Anger flashed in Charity’s eyes. “You think it’s so easy. You’re an apostate Mormon. That’s right, I know all about you and your gentile friend. I made covenants. I wouldn’t expect you to understand.”
Eliza kept her voice gentle. “You covenanted to obey him so long as he obeyed the Lord. Is he obeying the Lord?”
Charity looked so small and old and frightened—in spite of her defiant words—that Eliza had to remind herself she’d once been intimidated by this woman. When the Kimballs had lived in the big house in Blister Creek, Eliza had occasionally stayed with the family when she’d come down from Alberta for the summers.

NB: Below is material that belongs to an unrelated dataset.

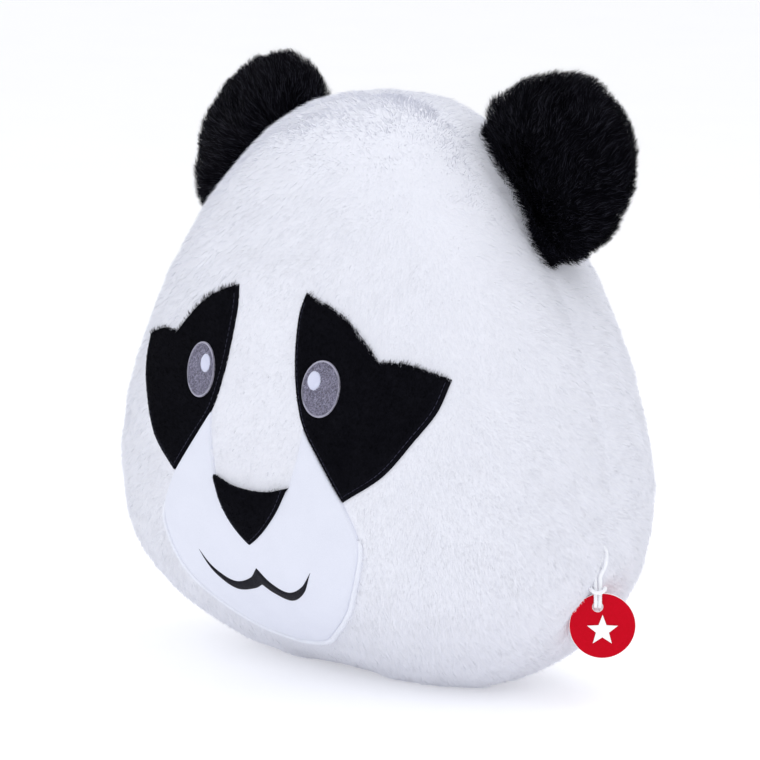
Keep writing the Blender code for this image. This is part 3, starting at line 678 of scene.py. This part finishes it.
def eye_highlight(side, sign):
    """Upright satin stitches side by side, over a low dome."""
    centre, (across, up) = np.array(HIGHLIGHT_CENTRE) * (sign, 1), HIGHLIGHT_RADII
    rows = np.arange(-across + 0.12 * MM, across, 0.26 * MM)
    half = up * np.sqrt(np.maximum(1 - (rows / across)**2, 0)) + 0.15 * MM
    t = np.linspace(-1, 1, 9)
    flat = np.stack([centre[0] + np.broadcast_to(rows[:, None], (len(rows), len(t))),
                     centre[1] + half[:, None] * t], -1)
    rise = PATCH_HEIGHT + 0.7 * MM + 0.85 * MM * np.sqrt(np.maximum(1 - t**4, 0)) \
        * np.sqrt(np.maximum(1 - (rows / (1.05 * across))**2, 0.05))[:, None]
    on_head(strand_mesh(f"eye_highlight_satin_{side}", face.place(flat, rise), 0.2 * MM, [GLINT_THREAD]),
            f"eye_highlight_{side}")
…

At the time, it seemed as though Charity Kimball had everything she could want. She was the senior wife of a wealthy elder in the Quorum of the Twelve. She hadn’t seemed to harbor any bad feelings toward Abraham Christianson, like her husband and his sons, but for some reason seemed to resent Eliza. She never yelled at Eliza, didn’t give her any more chores than any of the other girls in the house, and even turned a blind eye when Eliza escaped to play in the desert with her brothers. But she was cold and resentful. Why, Eliza still didn’t understand.
Eliza hesitated, then put a hand on Charity’s bony shoulder. The older woman tightened, but didn’t pull away. “We’re not going to hurt you. Fayer got a little carried away, that’s all. We’re jumpy because of what’s going on.” She addressed Krantz and Fayer. “Could you give me a moment? I know we’re pressed, but—well, I only need a few minutes.”
The agents got out of the car and walked along the shoulder of the road until they stood several yards away.